In 1881 a Sufi holy man, Muhammad Ahmad, proclaimed himself Mahdi – “The Rightly Guided One” – and declared Holy War against the Turco-Egyptian government in Khartoum, Sudan.
By 1885 he had established the Mahdist State, and although he died shortly after wards, he was succeeded by the Khalifa Abdullahi who governed the fledgling state for the next thirteen years.
This drum was amongst many artefacts taken from the forces of the Khalifa by the British following the Battle of Omdurman in 1898 which signalled the end of the Mahdist State. It is of a type which at that time was commonly used by Central African peoples living many hundreds of miles to the southwest of Omdurman in regions such as the Bahr al-Ghazal where they would have been used to signify the authority of local chiefs. However, the Mahdist armies were drawn from peoples living across a vast area of the Sudan and adjacent territories, many of them slave-soldiers who were no more than nominally Muslim. The drum was probably taken north during a slave-raiding expedition.

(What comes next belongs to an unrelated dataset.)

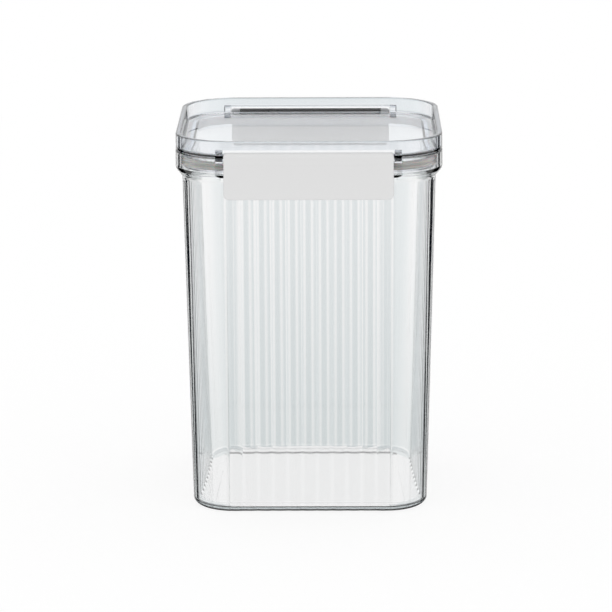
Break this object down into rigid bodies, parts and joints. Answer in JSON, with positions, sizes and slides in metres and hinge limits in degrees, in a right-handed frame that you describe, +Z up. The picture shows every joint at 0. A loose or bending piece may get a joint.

The incised and relief patterns on the flanks of the drum are of Islamic inspiration and were presumably applied to assimilate this apparently pagan artefact into the ideology of the Mahdist State. A similar legitimation was administered by the Mahdists to weapons such as the metal ‘throwing knives’ of Central African peoples which were covered with acid–etched Arabic script.
However, one further mark of assimilation was to be added to the slit drum after its capture in 1898, this time in the form of a crown stamped into the tail of the Bush-Cow to signal its new ownership as the property of HM Queen Victoria whose grandson, King George VI, donated it to the British Museum.